→ **SET PROBLEM**: Take the lines from the one bearing "const ground = core(SEAT_GAP - PANEL_DEPTH);" to the one bearing "cad_parts[node].hide_render = cad_parts[node].hide_viewport", inclusive, and reproduce them exactly; include no other line.

→ **INFORMATION SHOWN**:
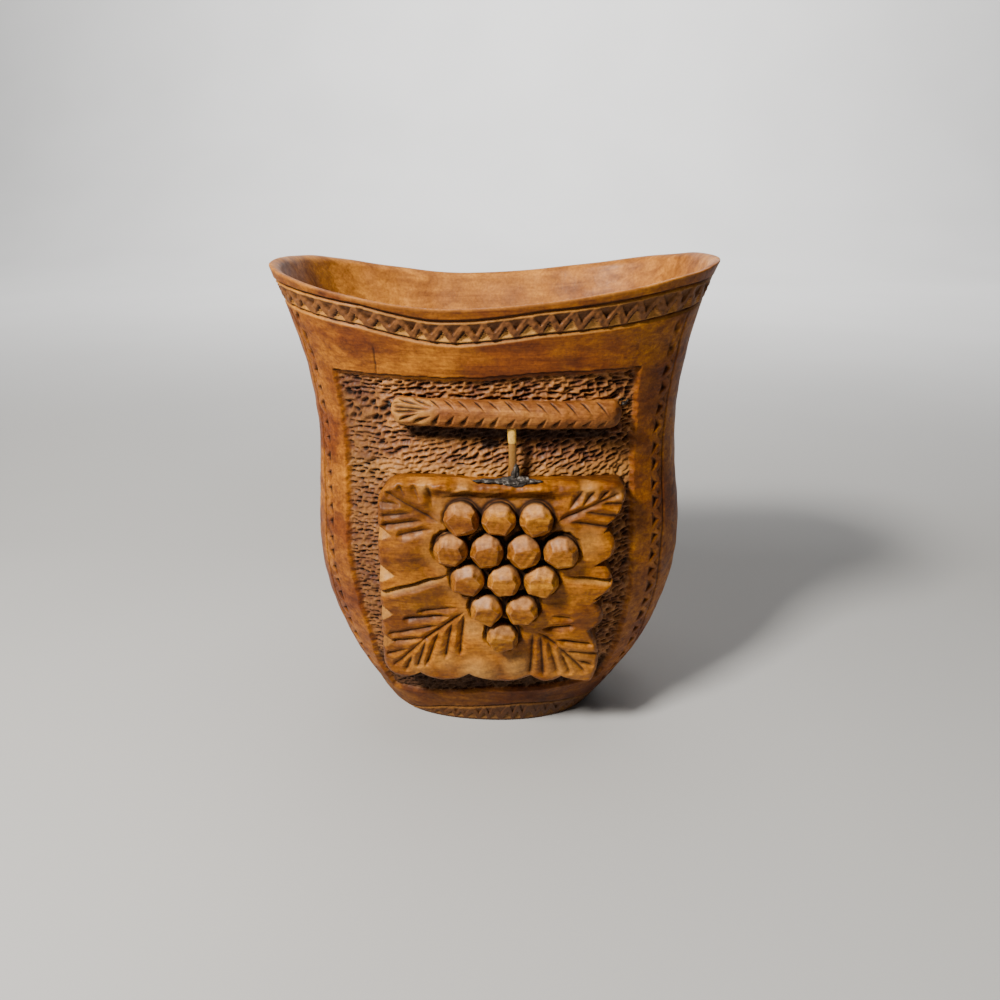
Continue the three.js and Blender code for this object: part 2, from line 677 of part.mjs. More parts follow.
function leafPlaque(ground, seats) {
  const deepest = halfDepth(BELLY_HEIGHT) + PLAQUE_BOTTOM_STAND + BLANK_MARGIN;
  const blank = toManifold(plaqueBlank(BLANK_MARGIN));
  let solid = toManifold(plaqueOutline(deepest)).intersect(blank).subtract(ground);
  const socketWidth = SHANK_WIDTH + 2 * SEAT_GAP;
  for (const { place, turn } of seats) {
    const cut = socket(socketWidth, SHANK_LENGTH + SEAT_GAP, CUT_PAST);
    cut.applyQuaternion(turn).translate(place.x, place.y, place.z);
    solid = solid.subtract(toManifold(cut));
  }
  const veins = [
    ...UPPER_LEFT_VEINS, ...UPPER_RIGHT_VEINS, ...LOWER_LEFT_VEINS, ...LOWER_RIGHT_VEINS,
    ...SIDE_GROOVES,
  ];
  const carving = wasm.Manifold.union([...veins.map(veinCut), hollowCut()]);
  const hole = stemSocket(STEM_FOOT, PLAQUE_TOP - STEM_SOCKET_DEPTH, PLAQUE_TOP + CUT_PAST);
  return toGeometry(solid.subtract(carving).subtract(hole));
}

const WOOD = { roughness: 0.45, metalness: 0 };
const bodyWood = new THREE.MeshStandardMaterial({ ...WOOD, color: 0x8a4f22 });
const appliedWood = new THREE.MeshStandardMaterial({ ...WOOD, color: 0x9b5f2b });
const grapeWood = new THREE.MeshStandardMaterial({ ...WOOD, color: 0x84481f });
const splintWood = new THREE.MeshStandardMaterial({ ...WOOD, color: 0xc08a45 });

function named(name, geometry, material) {
  const mesh = new THREE.Mesh(geometry, material);
  mesh.name = name;
  return mesh;
}

const ground = core(SEAT_GAP - PANEL_DEPTH);
const seats = grapeSeats();
const cup = new THREE.Group();
cup.add(
  named('cup_body', cupBody(), bodyWood),
  named('grape_branch', grapeBranch(ground), appliedWood),
  named('vine_stem', vineStem(), splintWood),
  named('leaf_plaque', leafPlaque(ground, seats), appliedWood),
);
seats.forEach(({ place, turn }, i) => {
  const grape = named(`grape_${String(i + 1).padStart(2, '0')}`, grapePeg(), grapeWood);
  grape.position.copy(place);
  grape.quaternion.copy(turn);
  cup.add(grape);
});

export default cup;
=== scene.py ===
import math

import bpy
import numpy as np
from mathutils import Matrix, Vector

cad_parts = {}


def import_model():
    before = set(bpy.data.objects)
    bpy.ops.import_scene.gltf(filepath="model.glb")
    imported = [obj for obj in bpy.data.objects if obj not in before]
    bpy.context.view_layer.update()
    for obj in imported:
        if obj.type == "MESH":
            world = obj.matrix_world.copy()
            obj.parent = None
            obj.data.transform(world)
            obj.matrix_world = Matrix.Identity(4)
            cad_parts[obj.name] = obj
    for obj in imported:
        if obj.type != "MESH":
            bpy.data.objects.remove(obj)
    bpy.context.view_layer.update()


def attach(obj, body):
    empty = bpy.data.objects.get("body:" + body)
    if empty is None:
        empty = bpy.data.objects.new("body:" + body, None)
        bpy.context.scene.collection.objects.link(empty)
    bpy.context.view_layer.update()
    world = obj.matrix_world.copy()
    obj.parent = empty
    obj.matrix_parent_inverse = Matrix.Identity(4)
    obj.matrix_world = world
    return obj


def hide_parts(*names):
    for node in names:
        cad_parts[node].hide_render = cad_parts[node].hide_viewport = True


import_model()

MM = 0.001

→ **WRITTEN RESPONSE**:
const ground = core(SEAT_GAP - PANEL_DEPTH);
const seats = grapeSeats();
const cup = new THREE.Group();
cup.add(
  named('cup_body', cupBody(), bodyWood),
  named('grape_branch', grapeBranch(ground), appliedWood),
  named('vine_stem', vineStem(), splintWood),
  named('leaf_plaque', leafPlaque(ground, seats), appliedWood),
);
seats.forEach(({ place, turn }, i) => {
  const grape = named(`grape_${String(i + 1).padStart(2, '0')}`, grapePeg(), grapeWood);
  grape.position.copy(place);
  grape.quaternion.copy(turn);
  cup.add(grape);
});

export default cup;
=== scene.py ===
import math

import bpy
import numpy as np
from mathutils import Matrix, Vector

cad_parts = {}


def import_model():
    before = set(bpy.data.objects)
    bpy.ops.import_scene.gltf(filepath="model.glb")
    imported = [obj for obj in bpy.data.objects if obj not in before]
    bpy.context.view_layer.update()
    for obj in imported:
        if obj.type == "MESH":
            world = obj.matrix_world.copy()
            obj.parent = None
            obj.data.transform(world)
            obj.matrix_world = Matrix.Identity(4)
            cad_parts[obj.name] = obj
    for obj in imported:
        if obj.type != "MESH":
            bpy.data.objects.remove(obj)
    bpy.context.view_layer.update()


def attach(obj, body):
    empty = bpy.data.objects.get("body:" + body)
    if empty is None:
        empty = bpy.data.objects.new("body:" + body, None)
        bpy.context.scene.collection.objects.link(empty)
    bpy.context.view_layer.update()
    world = obj.matrix_world.copy()
    obj.parent = empty
    obj.matrix_parent_inverse = Matrix.Identity(4)
    obj.matrix_world = world
    return obj


def hide_parts(*names):
    for node in names:
        cad_parts[node].hide_render = cad_parts[node].hide_viewport = True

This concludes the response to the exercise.